Task details: Find each line containing the string "imported" and return it.
** START OF Given information **
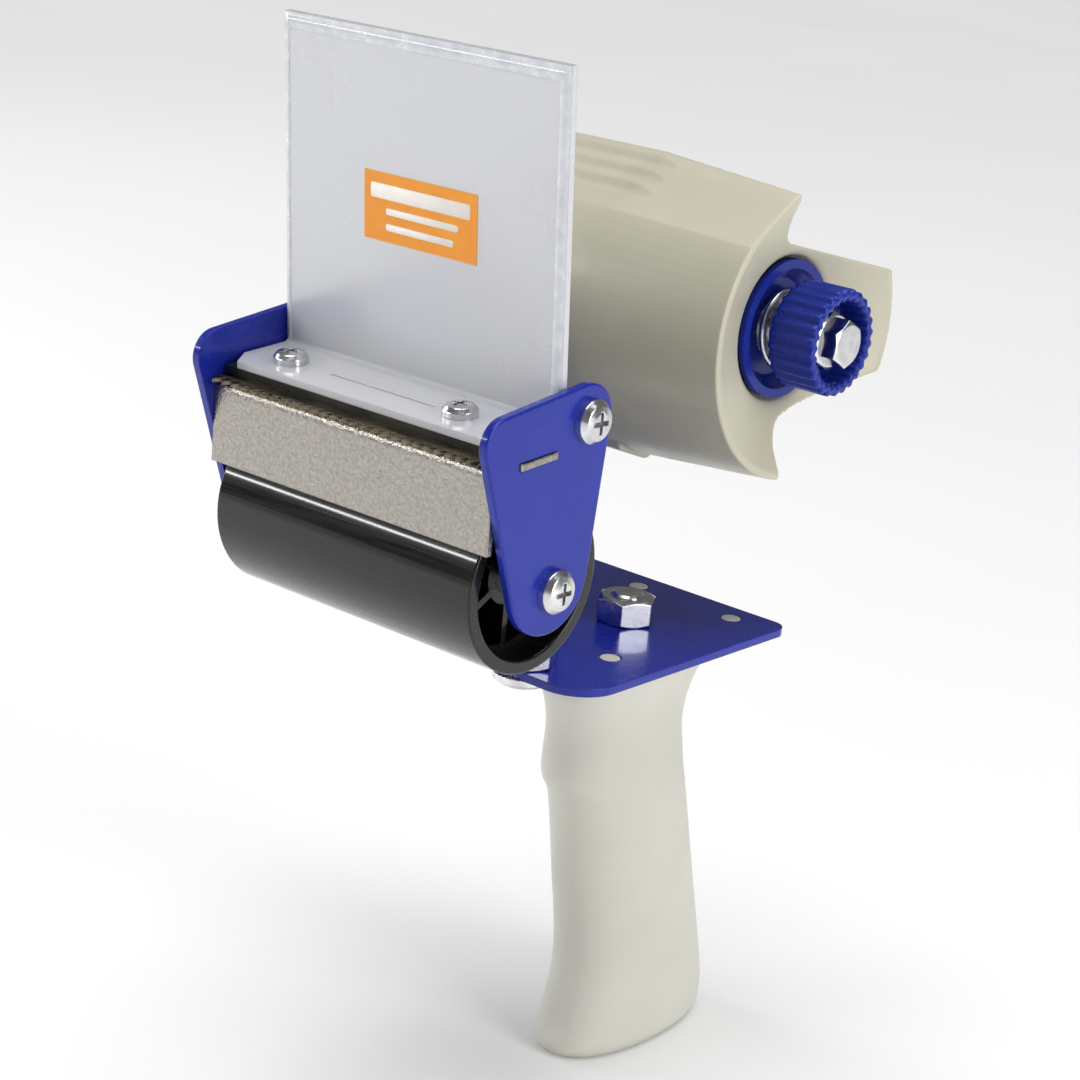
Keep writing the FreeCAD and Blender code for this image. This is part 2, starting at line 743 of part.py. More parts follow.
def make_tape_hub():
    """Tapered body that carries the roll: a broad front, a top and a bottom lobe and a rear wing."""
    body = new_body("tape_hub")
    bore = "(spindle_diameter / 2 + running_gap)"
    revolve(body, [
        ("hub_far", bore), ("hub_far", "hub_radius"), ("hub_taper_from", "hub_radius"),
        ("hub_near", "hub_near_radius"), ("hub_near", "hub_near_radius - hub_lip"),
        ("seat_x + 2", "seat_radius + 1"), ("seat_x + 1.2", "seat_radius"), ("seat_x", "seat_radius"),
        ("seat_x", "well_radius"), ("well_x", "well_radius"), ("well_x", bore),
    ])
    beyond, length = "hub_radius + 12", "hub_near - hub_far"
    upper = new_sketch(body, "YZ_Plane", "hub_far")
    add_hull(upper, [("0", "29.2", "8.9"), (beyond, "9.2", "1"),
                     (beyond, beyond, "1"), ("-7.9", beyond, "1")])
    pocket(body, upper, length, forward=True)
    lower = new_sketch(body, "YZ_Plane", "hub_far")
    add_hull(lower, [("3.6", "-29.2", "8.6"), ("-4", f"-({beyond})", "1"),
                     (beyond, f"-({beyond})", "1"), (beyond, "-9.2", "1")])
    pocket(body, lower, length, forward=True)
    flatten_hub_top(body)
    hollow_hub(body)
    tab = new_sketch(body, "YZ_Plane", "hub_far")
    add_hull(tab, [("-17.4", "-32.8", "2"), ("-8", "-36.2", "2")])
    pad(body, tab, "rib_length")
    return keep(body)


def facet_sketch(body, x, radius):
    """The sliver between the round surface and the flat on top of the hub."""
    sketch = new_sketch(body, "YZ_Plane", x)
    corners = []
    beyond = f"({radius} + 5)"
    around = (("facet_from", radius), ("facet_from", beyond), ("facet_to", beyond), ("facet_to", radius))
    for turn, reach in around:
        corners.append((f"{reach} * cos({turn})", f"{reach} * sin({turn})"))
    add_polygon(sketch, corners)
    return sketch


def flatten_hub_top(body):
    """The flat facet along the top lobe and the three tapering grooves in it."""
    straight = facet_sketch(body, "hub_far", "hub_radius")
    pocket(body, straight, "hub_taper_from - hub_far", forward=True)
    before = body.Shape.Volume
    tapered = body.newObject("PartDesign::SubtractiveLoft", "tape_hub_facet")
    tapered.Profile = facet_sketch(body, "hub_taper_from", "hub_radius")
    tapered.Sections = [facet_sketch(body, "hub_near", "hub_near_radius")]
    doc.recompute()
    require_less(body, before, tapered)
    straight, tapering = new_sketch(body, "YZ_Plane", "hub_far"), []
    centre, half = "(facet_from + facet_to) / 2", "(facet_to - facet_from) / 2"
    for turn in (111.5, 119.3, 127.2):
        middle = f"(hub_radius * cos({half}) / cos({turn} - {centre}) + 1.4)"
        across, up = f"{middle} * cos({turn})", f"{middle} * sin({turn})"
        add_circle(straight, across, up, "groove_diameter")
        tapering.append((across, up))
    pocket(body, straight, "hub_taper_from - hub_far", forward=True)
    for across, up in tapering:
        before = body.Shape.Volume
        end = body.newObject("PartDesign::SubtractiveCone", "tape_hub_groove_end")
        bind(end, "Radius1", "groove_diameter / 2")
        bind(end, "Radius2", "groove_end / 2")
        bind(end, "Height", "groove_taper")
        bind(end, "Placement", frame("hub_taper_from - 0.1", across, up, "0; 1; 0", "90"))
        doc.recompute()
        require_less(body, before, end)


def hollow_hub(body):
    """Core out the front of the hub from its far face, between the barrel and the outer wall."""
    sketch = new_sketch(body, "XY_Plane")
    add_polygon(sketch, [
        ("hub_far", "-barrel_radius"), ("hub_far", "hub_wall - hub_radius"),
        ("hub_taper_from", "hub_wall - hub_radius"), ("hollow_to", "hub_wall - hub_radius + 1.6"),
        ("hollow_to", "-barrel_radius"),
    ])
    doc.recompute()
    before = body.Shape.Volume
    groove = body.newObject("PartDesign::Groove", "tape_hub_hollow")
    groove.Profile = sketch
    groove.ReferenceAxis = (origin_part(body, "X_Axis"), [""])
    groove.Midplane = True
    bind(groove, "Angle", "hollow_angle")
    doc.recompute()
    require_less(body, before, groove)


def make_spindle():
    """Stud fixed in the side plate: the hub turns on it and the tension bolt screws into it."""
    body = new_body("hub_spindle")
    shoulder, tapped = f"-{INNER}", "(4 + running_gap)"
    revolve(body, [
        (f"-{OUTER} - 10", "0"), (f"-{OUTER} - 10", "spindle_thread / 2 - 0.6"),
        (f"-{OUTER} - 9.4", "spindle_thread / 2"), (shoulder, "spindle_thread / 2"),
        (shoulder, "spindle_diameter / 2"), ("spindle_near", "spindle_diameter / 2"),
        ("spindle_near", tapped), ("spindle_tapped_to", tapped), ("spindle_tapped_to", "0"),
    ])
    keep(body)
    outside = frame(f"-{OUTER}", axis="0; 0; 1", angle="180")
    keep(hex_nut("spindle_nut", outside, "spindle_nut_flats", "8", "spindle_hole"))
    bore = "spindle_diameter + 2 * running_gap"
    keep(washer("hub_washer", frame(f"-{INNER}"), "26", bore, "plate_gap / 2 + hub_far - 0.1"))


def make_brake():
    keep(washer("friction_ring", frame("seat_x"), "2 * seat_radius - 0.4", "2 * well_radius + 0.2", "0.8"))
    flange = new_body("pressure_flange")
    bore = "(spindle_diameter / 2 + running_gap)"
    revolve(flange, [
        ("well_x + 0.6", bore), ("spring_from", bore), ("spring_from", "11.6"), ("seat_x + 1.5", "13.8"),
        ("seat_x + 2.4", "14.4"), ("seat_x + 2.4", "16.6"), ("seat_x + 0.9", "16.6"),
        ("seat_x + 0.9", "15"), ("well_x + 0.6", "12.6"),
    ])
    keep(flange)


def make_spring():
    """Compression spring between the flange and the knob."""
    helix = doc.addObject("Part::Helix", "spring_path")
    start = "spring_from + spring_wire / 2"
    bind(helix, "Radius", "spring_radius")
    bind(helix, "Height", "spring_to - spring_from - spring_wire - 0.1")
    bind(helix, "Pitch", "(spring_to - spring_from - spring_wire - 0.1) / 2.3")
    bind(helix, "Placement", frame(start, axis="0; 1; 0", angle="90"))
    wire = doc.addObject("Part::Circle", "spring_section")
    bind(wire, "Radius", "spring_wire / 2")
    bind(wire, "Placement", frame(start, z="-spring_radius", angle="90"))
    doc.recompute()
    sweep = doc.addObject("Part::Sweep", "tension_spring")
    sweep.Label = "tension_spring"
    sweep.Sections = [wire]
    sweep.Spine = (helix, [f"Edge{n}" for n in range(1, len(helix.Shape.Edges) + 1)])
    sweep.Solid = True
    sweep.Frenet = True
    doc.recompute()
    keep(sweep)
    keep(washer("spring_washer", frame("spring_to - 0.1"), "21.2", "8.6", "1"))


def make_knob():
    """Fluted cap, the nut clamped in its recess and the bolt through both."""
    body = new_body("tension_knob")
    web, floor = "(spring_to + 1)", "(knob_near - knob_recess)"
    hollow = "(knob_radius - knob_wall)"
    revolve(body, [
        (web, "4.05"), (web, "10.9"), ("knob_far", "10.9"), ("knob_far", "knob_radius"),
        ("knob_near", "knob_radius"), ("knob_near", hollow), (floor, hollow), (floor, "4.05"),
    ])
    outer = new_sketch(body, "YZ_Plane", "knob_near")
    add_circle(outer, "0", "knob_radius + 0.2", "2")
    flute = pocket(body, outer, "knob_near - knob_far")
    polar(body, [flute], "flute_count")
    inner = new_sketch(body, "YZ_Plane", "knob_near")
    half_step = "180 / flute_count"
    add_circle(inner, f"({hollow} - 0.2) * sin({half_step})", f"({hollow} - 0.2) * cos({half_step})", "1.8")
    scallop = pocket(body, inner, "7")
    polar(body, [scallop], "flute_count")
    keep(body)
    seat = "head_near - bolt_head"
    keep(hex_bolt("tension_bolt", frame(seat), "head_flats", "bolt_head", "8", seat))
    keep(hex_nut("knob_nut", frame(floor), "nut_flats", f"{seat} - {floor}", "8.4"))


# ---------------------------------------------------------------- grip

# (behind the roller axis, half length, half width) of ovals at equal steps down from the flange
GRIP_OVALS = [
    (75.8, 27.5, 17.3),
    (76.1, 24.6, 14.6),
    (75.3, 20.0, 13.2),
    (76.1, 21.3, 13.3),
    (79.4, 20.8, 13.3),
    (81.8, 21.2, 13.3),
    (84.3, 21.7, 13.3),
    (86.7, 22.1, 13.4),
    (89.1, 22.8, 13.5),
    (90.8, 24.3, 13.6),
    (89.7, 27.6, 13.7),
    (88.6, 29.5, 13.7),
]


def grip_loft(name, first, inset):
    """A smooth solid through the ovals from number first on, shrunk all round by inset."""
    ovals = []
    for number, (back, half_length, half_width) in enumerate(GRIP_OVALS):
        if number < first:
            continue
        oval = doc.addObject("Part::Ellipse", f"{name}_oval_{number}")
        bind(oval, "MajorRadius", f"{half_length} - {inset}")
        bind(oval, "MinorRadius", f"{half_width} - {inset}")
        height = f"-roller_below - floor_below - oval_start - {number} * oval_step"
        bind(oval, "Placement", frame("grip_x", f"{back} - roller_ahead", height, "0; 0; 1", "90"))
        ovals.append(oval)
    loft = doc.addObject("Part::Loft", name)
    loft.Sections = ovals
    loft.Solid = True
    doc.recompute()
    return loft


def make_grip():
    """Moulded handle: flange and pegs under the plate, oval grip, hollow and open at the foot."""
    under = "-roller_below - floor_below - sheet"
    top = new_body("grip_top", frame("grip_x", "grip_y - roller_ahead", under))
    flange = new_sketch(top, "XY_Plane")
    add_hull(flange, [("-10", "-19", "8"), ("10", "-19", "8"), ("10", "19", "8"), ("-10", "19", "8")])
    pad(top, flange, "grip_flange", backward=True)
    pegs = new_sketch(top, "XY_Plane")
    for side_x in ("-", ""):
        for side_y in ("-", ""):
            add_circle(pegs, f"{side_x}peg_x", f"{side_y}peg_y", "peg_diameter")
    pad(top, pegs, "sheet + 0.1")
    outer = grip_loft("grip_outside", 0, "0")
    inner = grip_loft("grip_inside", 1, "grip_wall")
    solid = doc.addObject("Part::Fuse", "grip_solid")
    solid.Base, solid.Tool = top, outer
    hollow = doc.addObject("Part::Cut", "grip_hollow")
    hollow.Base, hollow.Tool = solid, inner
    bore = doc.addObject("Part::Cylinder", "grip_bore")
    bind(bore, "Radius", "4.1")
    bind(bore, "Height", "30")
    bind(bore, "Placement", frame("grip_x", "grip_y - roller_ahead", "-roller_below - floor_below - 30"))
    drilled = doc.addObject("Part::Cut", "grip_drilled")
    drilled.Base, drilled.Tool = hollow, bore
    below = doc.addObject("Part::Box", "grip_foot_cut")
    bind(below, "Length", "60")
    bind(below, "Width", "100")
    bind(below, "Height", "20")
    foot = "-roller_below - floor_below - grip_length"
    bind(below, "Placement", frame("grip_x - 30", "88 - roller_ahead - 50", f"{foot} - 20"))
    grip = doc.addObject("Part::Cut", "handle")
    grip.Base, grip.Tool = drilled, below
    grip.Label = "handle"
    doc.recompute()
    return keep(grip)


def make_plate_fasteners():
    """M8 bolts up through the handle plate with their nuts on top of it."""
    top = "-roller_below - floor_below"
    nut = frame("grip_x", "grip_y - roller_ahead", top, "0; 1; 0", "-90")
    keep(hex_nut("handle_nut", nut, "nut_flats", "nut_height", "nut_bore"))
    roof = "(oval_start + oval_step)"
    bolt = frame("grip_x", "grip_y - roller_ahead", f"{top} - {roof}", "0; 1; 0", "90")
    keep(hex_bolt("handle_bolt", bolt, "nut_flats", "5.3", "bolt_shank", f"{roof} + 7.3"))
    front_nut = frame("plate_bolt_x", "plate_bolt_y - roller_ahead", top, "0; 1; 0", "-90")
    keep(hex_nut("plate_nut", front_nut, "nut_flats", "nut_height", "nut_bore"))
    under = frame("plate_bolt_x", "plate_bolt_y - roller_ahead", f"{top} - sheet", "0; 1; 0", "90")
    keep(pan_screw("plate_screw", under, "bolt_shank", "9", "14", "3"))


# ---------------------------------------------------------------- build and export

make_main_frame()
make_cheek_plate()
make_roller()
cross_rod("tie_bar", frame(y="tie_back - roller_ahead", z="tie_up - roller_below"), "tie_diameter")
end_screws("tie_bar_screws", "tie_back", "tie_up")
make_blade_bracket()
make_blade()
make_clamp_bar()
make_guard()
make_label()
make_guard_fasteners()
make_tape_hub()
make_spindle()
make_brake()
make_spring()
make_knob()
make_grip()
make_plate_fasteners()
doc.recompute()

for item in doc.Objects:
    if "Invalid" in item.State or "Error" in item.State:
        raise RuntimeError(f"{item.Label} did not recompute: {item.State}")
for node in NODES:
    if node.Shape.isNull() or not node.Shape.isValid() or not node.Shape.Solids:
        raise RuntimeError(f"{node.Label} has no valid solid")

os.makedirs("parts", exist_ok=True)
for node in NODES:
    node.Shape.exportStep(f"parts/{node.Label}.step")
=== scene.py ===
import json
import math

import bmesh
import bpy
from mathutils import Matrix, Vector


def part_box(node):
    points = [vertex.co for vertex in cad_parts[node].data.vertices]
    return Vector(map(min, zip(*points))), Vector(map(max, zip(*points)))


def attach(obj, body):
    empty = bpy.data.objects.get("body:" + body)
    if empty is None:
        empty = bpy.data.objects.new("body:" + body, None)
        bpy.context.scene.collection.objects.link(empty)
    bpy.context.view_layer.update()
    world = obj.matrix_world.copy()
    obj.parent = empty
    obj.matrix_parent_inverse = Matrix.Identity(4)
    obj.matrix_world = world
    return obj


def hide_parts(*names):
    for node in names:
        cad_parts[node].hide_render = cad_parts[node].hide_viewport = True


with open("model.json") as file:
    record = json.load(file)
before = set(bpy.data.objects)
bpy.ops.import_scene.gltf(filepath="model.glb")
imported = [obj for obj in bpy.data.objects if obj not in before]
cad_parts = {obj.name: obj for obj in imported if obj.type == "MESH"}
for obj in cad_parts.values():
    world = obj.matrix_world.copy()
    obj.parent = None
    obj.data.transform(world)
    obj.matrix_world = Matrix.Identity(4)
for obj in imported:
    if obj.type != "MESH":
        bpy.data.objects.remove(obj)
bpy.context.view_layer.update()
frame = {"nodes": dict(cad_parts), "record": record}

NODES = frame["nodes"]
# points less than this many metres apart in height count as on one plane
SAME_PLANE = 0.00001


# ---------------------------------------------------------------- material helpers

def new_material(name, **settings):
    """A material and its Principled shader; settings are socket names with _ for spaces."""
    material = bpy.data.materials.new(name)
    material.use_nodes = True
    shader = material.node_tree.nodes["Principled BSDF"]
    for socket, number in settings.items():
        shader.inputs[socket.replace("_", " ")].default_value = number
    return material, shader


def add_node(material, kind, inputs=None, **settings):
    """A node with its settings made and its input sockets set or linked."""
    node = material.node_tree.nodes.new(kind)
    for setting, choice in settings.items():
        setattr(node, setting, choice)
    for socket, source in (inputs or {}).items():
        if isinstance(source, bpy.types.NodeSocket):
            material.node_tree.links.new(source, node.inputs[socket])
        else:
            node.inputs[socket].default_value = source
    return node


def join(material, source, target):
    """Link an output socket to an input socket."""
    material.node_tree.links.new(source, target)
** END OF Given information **
Task result:
imported = [obj for obj in bpy.data.objects if obj not in before]
cad_parts = {obj.name: obj for obj in imported if obj.type == "MESH"}
for obj in imported:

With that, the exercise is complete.